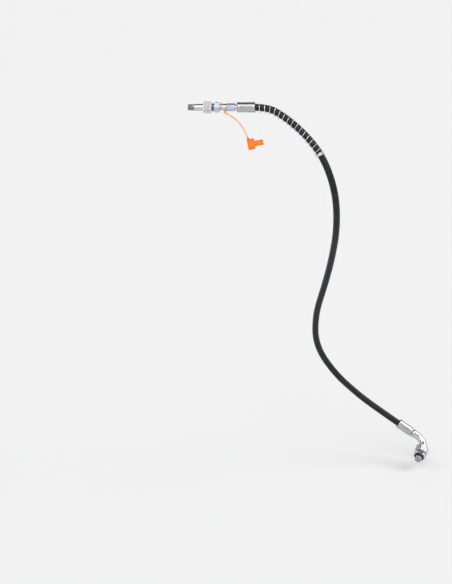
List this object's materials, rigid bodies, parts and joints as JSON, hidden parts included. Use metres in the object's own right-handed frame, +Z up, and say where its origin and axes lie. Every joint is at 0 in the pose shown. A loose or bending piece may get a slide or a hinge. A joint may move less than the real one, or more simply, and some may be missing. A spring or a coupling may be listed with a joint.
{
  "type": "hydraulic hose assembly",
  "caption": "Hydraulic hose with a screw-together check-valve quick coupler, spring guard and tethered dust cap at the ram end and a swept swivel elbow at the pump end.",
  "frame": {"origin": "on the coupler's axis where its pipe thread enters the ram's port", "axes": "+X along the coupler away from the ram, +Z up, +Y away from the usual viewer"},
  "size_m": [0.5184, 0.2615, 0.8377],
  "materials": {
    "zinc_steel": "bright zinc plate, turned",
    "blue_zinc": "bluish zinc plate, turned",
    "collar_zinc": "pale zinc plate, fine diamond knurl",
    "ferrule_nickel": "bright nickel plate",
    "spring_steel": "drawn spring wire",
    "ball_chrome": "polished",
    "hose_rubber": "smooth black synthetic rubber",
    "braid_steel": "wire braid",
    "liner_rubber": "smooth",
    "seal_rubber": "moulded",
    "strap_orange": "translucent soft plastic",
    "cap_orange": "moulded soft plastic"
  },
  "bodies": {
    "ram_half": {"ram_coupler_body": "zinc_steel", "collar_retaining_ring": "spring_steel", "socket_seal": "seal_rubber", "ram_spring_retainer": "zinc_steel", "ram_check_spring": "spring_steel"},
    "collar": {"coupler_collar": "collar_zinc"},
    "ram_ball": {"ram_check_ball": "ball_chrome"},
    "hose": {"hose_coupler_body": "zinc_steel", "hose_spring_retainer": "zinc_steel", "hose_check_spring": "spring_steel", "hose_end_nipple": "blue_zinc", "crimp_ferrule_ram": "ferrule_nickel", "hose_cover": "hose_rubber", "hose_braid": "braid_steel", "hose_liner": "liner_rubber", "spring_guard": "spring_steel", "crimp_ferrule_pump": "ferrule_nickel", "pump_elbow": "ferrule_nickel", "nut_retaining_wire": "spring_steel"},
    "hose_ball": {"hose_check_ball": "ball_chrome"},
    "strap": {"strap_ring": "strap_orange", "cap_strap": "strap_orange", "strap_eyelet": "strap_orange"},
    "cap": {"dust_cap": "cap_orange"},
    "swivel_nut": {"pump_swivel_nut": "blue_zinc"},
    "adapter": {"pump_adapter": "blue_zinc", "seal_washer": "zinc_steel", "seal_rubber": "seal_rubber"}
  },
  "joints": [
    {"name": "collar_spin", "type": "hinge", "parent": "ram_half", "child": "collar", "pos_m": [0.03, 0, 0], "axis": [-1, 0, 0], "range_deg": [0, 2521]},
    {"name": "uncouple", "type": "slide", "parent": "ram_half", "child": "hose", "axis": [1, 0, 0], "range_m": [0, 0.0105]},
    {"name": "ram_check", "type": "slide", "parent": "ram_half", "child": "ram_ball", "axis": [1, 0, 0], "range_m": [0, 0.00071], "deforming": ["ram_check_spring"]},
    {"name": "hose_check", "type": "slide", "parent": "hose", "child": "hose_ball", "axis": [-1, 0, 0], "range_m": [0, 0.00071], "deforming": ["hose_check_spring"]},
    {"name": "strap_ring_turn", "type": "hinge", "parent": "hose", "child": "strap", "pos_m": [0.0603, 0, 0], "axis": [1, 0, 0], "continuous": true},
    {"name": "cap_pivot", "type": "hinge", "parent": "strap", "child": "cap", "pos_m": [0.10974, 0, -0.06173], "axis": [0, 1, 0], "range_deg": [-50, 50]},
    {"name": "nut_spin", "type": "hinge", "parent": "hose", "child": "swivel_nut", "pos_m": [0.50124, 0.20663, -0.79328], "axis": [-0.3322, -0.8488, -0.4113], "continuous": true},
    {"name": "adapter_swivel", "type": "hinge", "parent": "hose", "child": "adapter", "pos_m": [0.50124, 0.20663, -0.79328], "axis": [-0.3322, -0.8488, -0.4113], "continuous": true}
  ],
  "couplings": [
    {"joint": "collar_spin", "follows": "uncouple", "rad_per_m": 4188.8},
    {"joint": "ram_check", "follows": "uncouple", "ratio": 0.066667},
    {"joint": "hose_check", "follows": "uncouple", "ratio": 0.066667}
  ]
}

__________________________________________________

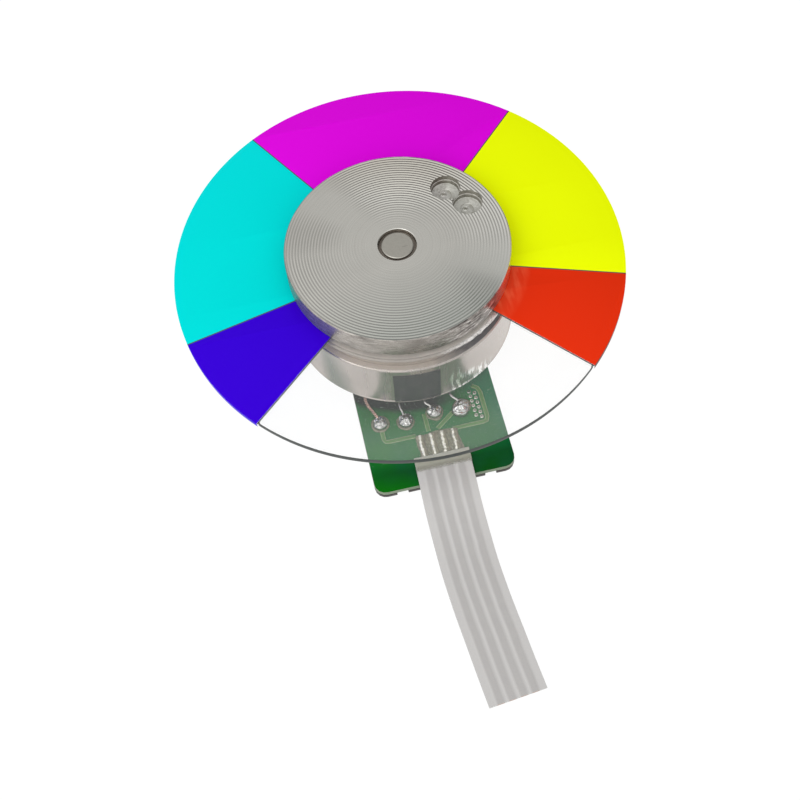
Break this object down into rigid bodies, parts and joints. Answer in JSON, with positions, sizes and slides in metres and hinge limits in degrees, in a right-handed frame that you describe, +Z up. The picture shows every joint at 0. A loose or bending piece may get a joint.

__________________________________________________

In how many lines of the data does the string "materials" appear? Give only the number.

> **Written solution**: 2